--- begin ---

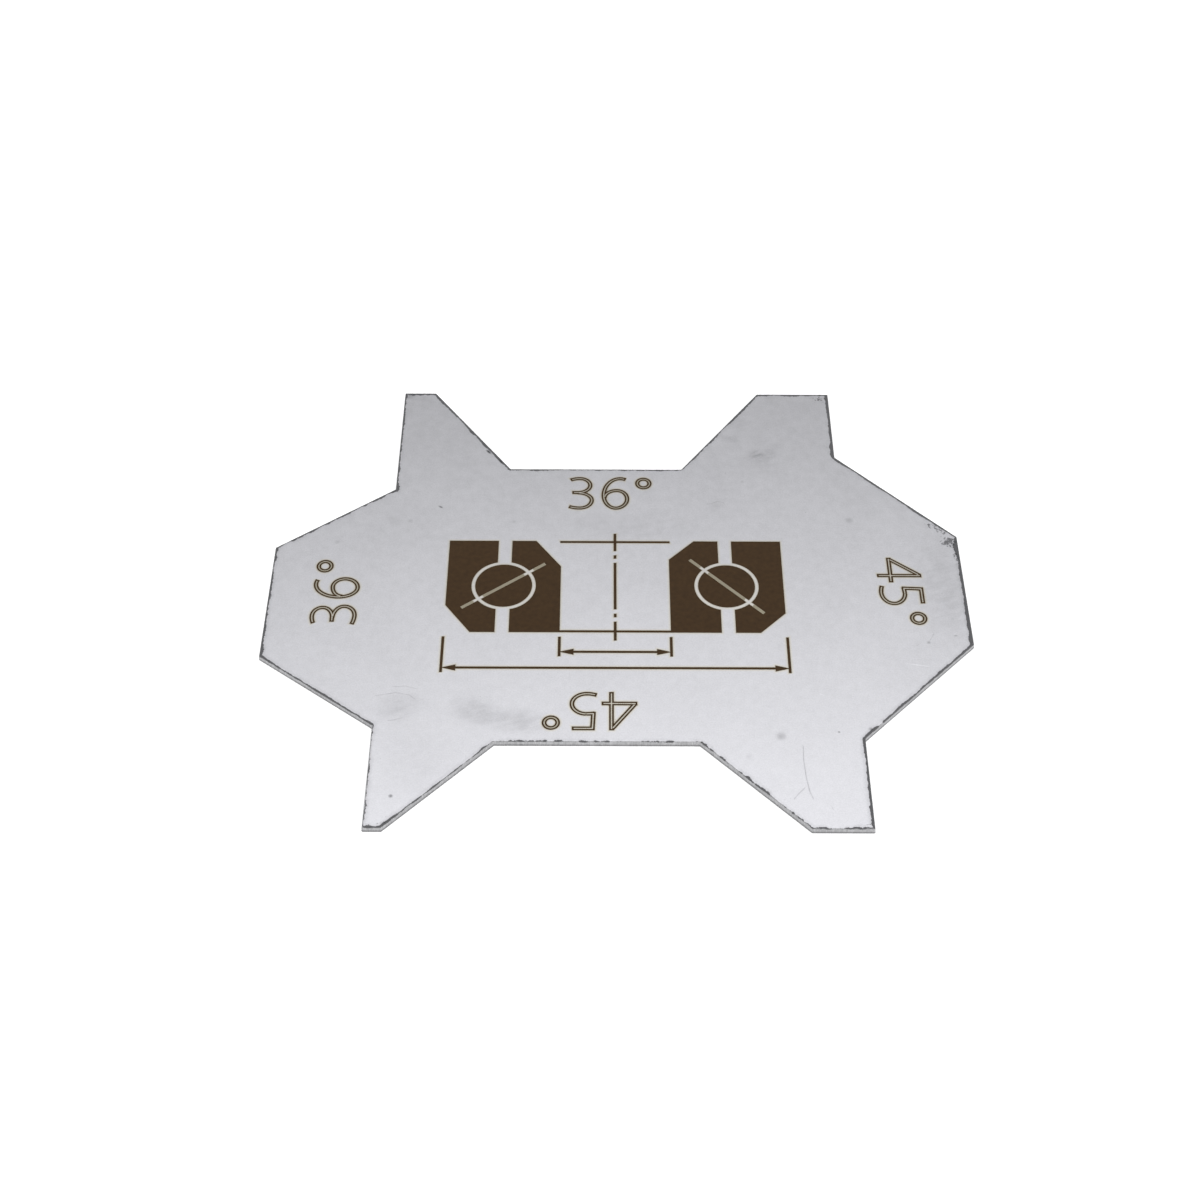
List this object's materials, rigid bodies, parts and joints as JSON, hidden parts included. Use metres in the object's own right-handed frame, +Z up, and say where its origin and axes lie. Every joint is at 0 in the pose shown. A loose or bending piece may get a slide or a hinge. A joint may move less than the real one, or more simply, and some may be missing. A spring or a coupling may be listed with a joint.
{
  "type": "bearing angle gauge",
  "caption": "Flat steel sheet gauge with notches and tapered ends at two angles, for reading the contact angle of headset bearings.",
  "frame": {"origin": "middle of the bounding box, on the underside of the sheet", "axes": "+X along the length, towards the end with the larger angle; +Y towards the notch with the smaller angle; +Z up, out of the marked face"},
  "size_m": [0.12, 0.1, 0.001],
  "materials": {
    "stainless_sheet": "satin mill finish, laser cut and laser marked"
  },
  "bodies": {
    "root": {"gauge_plate": "stainless_sheet"}
  },
  "joints": []
}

--- end ---

* _Exercise task_
Write out the full listing, keeping every line exactly as it is.

* _Complete response_
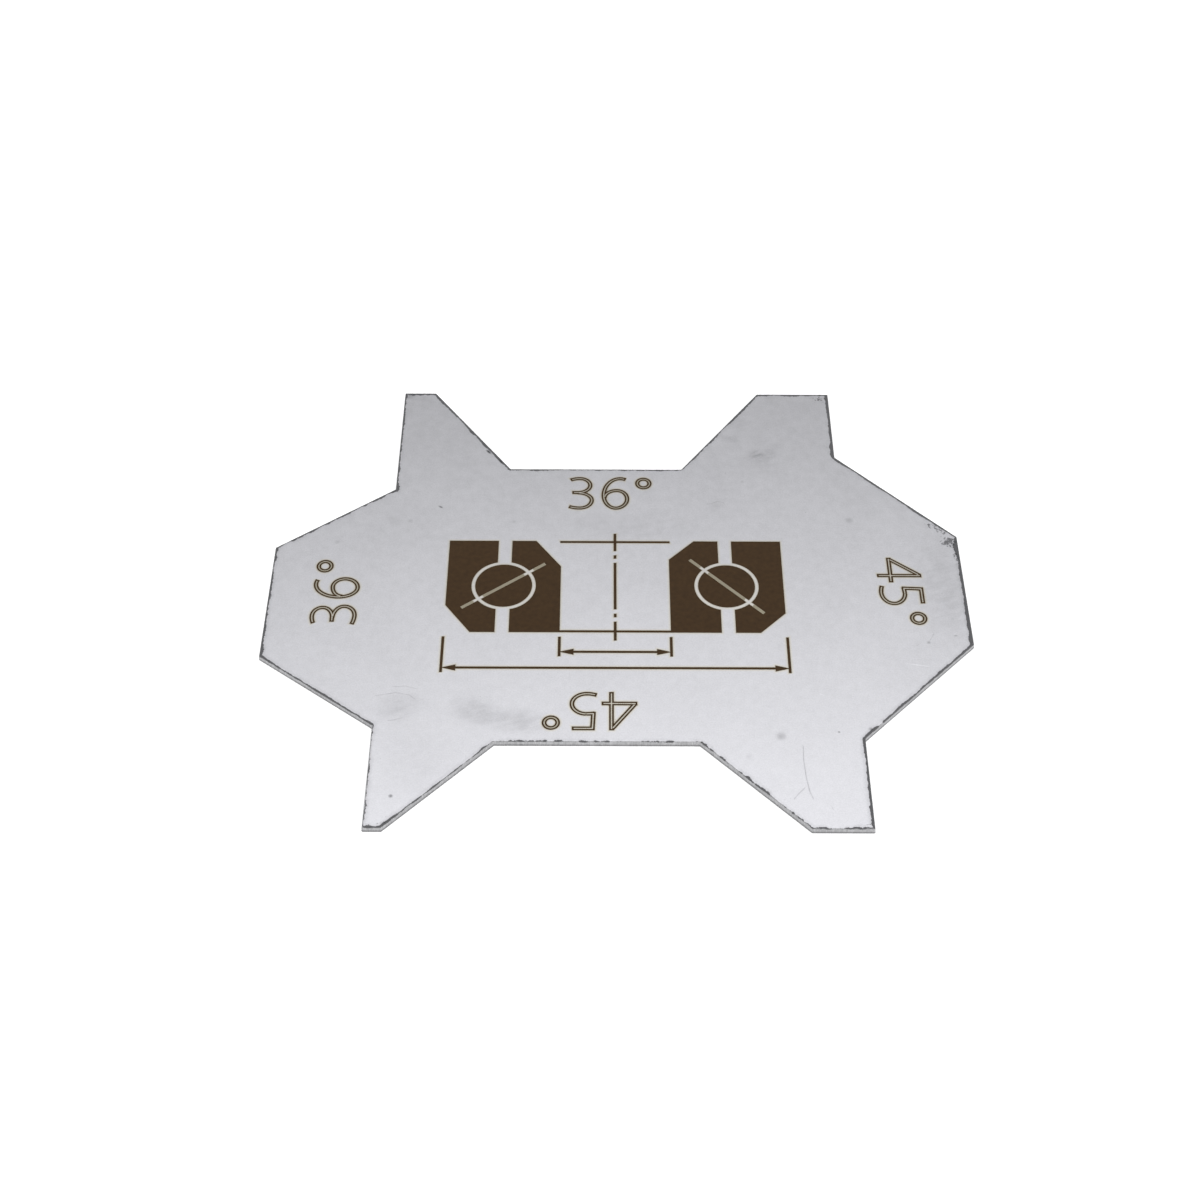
List this object's materials, rigid bodies, parts and joints as JSON, hidden parts included. Use metres in the object's own right-handed frame, +Z up, and say where its origin and axes lie. Every joint is at 0 in the pose shown. A loose or bending piece may get a slide or a hinge. A joint may move less than the real one, or more simply, and some may be missing. A spring or a coupling may be listed with a joint.
{
  "type": "bearing angle gauge",
  "caption": "Flat steel sheet gauge with notches and tapered ends at two angles, for reading the contact angle of headset bearings.",
  "frame": {"origin": "middle of the bounding box, on the underside of the sheet", "axes": "+X along the length, towards the end with the larger angle; +Y towards the notch with the smaller angle; +Z up, out of the marked face"},
  "size_m": [0.12, 0.1, 0.001],
  "materials": {
    "stainless_sheet": "satin mill finish, laser cut and laser marked"
  },
  "bodies": {
    "root": {"gauge_plate": "stainless_sheet"}
  },
  "joints": []
}